Garowe Online
- Available in: Somali, English
- Founded: 2004
- Headquarters: Garowe, {{{location_country}}}
- Owner: Garowe News Group
- Website: garoweonline.com

= Garowe Online =

Bilingual news website

Garowe Online is an independent bilingual news website founded in 2004 and is owned by Garowe News Group, which also owns Radio Garowe. The organisation is based in Garowe, the capital of Puntland State of Somalia. In 2011, Garowe Online was one of the most popular websites in Puntland, accessed daily by the Puntland political elite.

==Creation==
Garowe Online was established in 2004 and associated with Radio Garowe.

==News profile ==
The site mainly provides news about Somalia, the Horn of Africa, Africa as a whole, and, once in a while, from around the world.

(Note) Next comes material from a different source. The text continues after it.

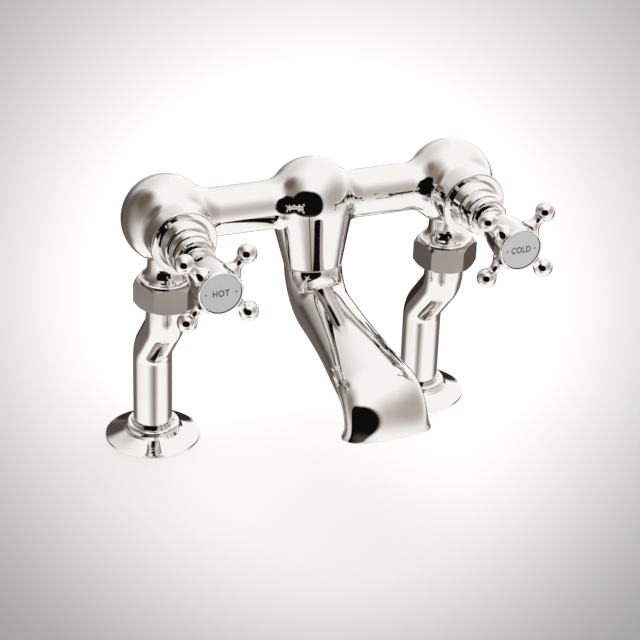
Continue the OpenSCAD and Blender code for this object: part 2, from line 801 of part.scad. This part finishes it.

It mainly focuses on security, politics and humanitarian affairs.

==Quality==
In 2011, the BBC described Garowe Online as providing "particularly good context to stories", providing details for the main facts in stories, in contrast to other Somali news sources, The BBC found that Garowe Online had one of the best examples of investigative reporting.

==Audience==
In 2011, Garowe Online was one of the most popular websites in Puntland, and was an elite news source there, "accessed online every morning by ministers and officials", according to a BBC analysis.

As of 2013, Somalia didn't have many significant newspapers outside of Somaliland, owing to its decades of conflict. Garowe Online is among the main sources of news for the public in Somalia as well as the diaspora. The website publishes news in both the Somali language and English.